EXERCISE — Present the following data again exactly as it is shown.
━━━━━━
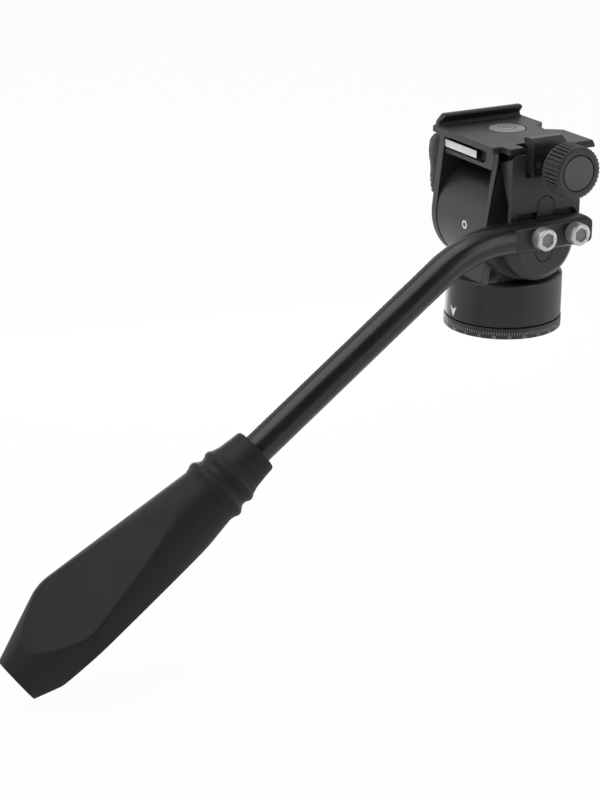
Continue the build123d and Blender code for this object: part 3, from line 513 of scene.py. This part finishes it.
def make_scale_numbers():
    """Plain numbers every fifteen degrees, wrapped round the ring."""
    radius = ring_high[0] + print_proud
    verts = []
    faces = []
    start = 0
    for k in range(360 // number_step):
        curve = bpy.data.curves.new("number", "FONT")
        curve.body = str(k * number_step)
        curve.size = number_size
        curve.align_x = "CENTER"
        curve.resolution_u = 2
        holder = bpy.data.objects.new("number", curve)
        bpy.context.scene.collection.objects.link(holder)
        flat = bpy.data.meshes.new_from_object(holder)
        points = places(flat)
        verts.append(on_cylinder(points[:, 0], points[:, 1] + number_low_z, radius,
                                 radians(number_shift + k * number_step)))
        faces += [[start + i for i in face.vertices] for face in flat.polygons]
        start += len(points)
        bpy.data.objects.remove(holder)
    mesh = bpy.data.meshes.new("scale_numbers")
    mesh.from_pydata((np.concatenate(verts) * MM).tolist(), [], faces)
    thicken(finished("scale_numbers", mesh, grey_print, "base", (), 30.0))


arrow_half = 2.2
arrow_top_z = 9.95
arrow_notch_z = 8.4
arrow_tip_z = 5.5


def make_arrow():
    """Notched arrowhead on the panning cylinder: lines from the tip to the two upper edges."""
    spread, share = np.meshgrid(np.linspace(-1, 1, 9), np.linspace(0, 1, 5))
    top = arrow_notch_z + (arrow_top_z - arrow_notch_z) * np.abs(spread)
    across = arrow_half * spread * share
    up = arrow_tip_z + (top - arrow_tip_z) * share
    points = on_cylinder(across, up, pan_r + print_proud)
    thicken(piece("pan_arrow", [(points, False, False)], white_print, "pan"))


zero_x = 3.1
zero_up = -0.1
zero_outer = 1.65
zero_inner = 0.95


def make_drum_mark():
    """Small ring printed on the drum: a circle in the flat, wrapped round the tilt axis."""
    turn, size = np.meshgrid(np.linspace(0, tau, 49), np.linspace(zero_inner, zero_outer, 3))
    points = on_drum(zero_x + size * np.cos(turn), zero_up + size * np.sin(turn),
                     drum_r + print_proud)
    thicken(piece("drum_mark", [(points, False, False)], white_print, "pan"))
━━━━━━
SOLUTION FOR THIS PROBLEM —
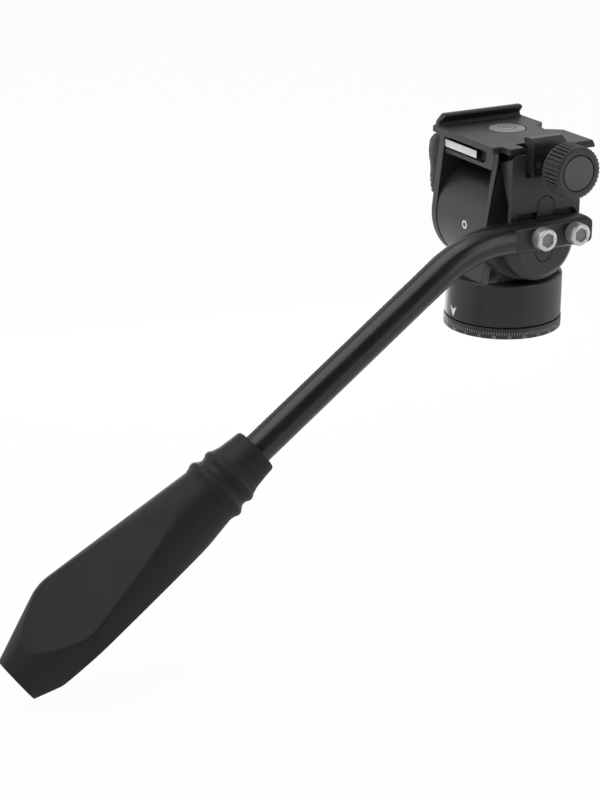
Continue the build123d and Blender code for this object: part 3, from line 513 of scene.py. This part finishes it.
def make_scale_numbers():
    """Plain numbers every fifteen degrees, wrapped round the ring."""
    radius = ring_high[0] + print_proud
    verts = []
    faces = []
    start = 0
    for k in range(360 // number_step):
        curve = bpy.data.curves.new("number", "FONT")
        curve.body = str(k * number_step)
        curve.size = number_size
        curve.align_x = "CENTER"
        curve.resolution_u = 2
        holder = bpy.data.objects.new("number", curve)
        bpy.context.scene.collection.objects.link(holder)
        flat = bpy.data.meshes.new_from_object(holder)
        points = places(flat)
        verts.append(on_cylinder(points[:, 0], points[:, 1] + number_low_z, radius,
                                 radians(number_shift + k * number_step)))
        faces += [[start + i for i in face.vertices] for face in flat.polygons]
        start += len(points)
        bpy.data.objects.remove(holder)
    mesh = bpy.data.meshes.new("scale_numbers")
    mesh.from_pydata((np.concatenate(verts) * MM).tolist(), [], faces)
    thicken(finished("scale_numbers", mesh, grey_print, "base", (), 30.0))


arrow_half = 2.2
arrow_top_z = 9.95
arrow_notch_z = 8.4
arrow_tip_z = 5.5


def make_arrow():
    """Notched arrowhead on the panning cylinder: lines from the tip to the two upper edges."""
    spread, share = np.meshgrid(np.linspace(-1, 1, 9), np.linspace(0, 1, 5))
    top = arrow_notch_z + (arrow_top_z - arrow_notch_z) * np.abs(spread)
    across = arrow_half * spread * share
    up = arrow_tip_z + (top - arrow_tip_z) * share
    points = on_cylinder(across, up, pan_r + print_proud)
    thicken(piece("pan_arrow", [(points, False, False)], white_print, "pan"))


zero_x = 3.1
zero_up = -0.1
zero_outer = 1.65
zero_inner = 0.95


def make_drum_mark():
    """Small ring printed on the drum: a circle in the flat, wrapped round the tilt axis."""
    turn, size = np.meshgrid(np.linspace(0, tau, 49), np.linspace(zero_inner, zero_outer, 3))
    points = on_drum(zero_x + size * np.cos(turn), zero_up + size * np.sin(turn),
                     drum_r + print_proud)
    thicken(piece("drum_mark", [(points, False, False)], white_print, "pan"))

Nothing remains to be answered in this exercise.